Moreover, since the NFT remains linked to the blockchain and the smart contract. Any subsequent transactions are usually governed by that smart contract, or by code programmed into the NFT.
Arbitrating NFT Disputes
Arbitrating NFT disputes may be the most efficient manner to handle these matters. Parties can select arbitrators with technical and legal credentials. Arbitral institutions and neutrals are adaptable. Arbitration is a private proceeding.
Arbitration may be tailored to meet the unique needs of the parties with speedy resolution. Designation of an independent international arbitral institution avoids the appearance of home-court bias. New York Convention to enforce international arbitration awards, and the dispute resolution provision is critical.

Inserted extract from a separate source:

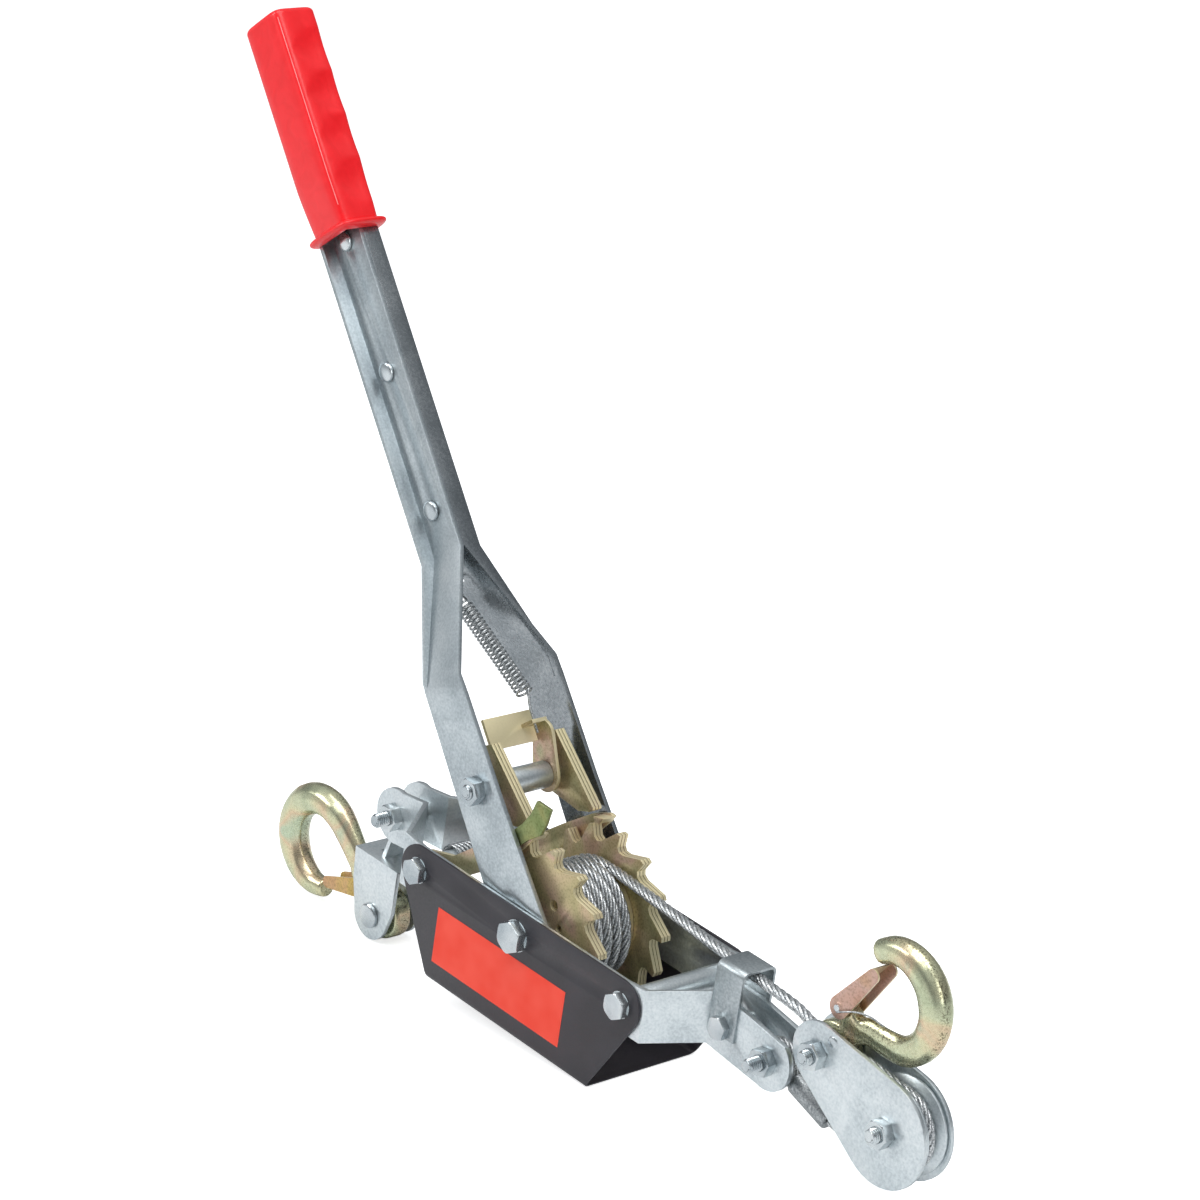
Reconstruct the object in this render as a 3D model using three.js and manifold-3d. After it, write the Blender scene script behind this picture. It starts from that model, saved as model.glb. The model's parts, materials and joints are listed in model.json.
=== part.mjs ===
// A hand-operated come along winch: lever handle, toothed wheels, cable drum,
// pulley block and two latched hooks. Millimetres, +Z up, +X towards the pulley
// block, -Y towards the side with the coloured sticker.
// The frame lies nose down by FRAME_TILT, resting on the front lower edge of its
// cover and on the rear hook, and the origin is at the middle of the cover's
// underside.

import * as THREE from 'three';
import { mergeVertices } from 'three/addons/utils/BufferGeometryUtils.js';
import Module from 'manifold-3d';

const wasm = await Module();
wasm.setup();

// ---------------------------------------------------------------- sizes

const CLEARANCE = 0.3;          // gap between parts that touch
const SHAFT_CLEARANCE = 0.3;    // radial gap round every bolt and pin
const SLIDE_CLEARANCE = 0.5;    // gap between parts that move past each other
const FRAME_TILT = 6;           // degrees, nose down

// cover and side plates
const COVER_HALF_WIDTH = 39;
const COVER_SHEET = 1.5;
const COVER_BEND = 4;
const COVER_DEPTH = 57;         // axle centre down to the underside
const COVER_TOP = 14;           // axle centre up to the top edge
const COVER_FOOT_HALF = 64;     // half the length of the underside
const CROSS_BOLT_SPACING = 82;  // axle to either cross bolt
const PLATE_SHEET = 3;
const PLATE_HALF_HEIGHT = 15;
const EAR_GAP = 14;             // between the two plates at each end
const BEND_START = 97;          // axle to where the plates turn inward
const BEND_LENGTH = 20;
const FRONT_EAR_X = 160;
const REAR_EAR_X = 139;
const EAR_RADIUS = 16;

// fasteners
const M10 = { shank: 5, head: 9.2, headHeight: 6.4, nutHeight: 8 };
const M8 = { shank: 4, head: 7.6, headHeight: 5.3, nutHeight: 6.5 };
const THREAD_END = 4;           // thread standing proud of its nut
const THREAD_END_LONG = 8;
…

A sample dispute resolution provision follows:
(d) Conducting Arbitration and Arbitration Rules. The arbitration will be conducted by the American Arbitration Association (“AAA”) under its Consumer Arbitration Rules (the “AAA Rules”) then in effect, except as modified by this Agreement. The AAA Rules are available at www.adr.org or by calling 1-800-778-7879. A party who wishes to start arbitration must submit a written Demand for Arbitration to AAA and give notice to the other party as specified in the AAA Rules. The AAA provides a form Demand for Arbitration at www.adr.org. Any arbitration hearings will take place in the county (or parish) where you live, unless we both agree to a different location. The parties agree that the arbitrator shall have exclusive authority to decide all issues relating to the interpretation, applicability, enforceability and scope of this arbitration agreement.
(e) Arbitration Costs. Payment of all filing, administration and arbitrator fees will be governed by the AAA Rules, and we won’t seek to recover the administration and arbitrator fees we are responsible for paying, unless the arbitrator finds your Dispute frivolous. If we prevail in arbitration, we’ll pay all of our attorneys’ fees and costs and won’t seek to recover them from you. If you prevail in arbitration, you will be entitled to an award of attorneys’ fees and expenses to the extent provided under applicable law.
This provision fits all the “bells and whistles” for ensuring coverage in any event in an arbitration. The parties may rely upon to effectively resolve their disputes.
Conclusion
In sum, NFTs presents a myriad of issues that litigations will highlight. Picking an effective and efficient forum for resolution of these matters is critical given the myriad of issues both legal and factual for NFTs.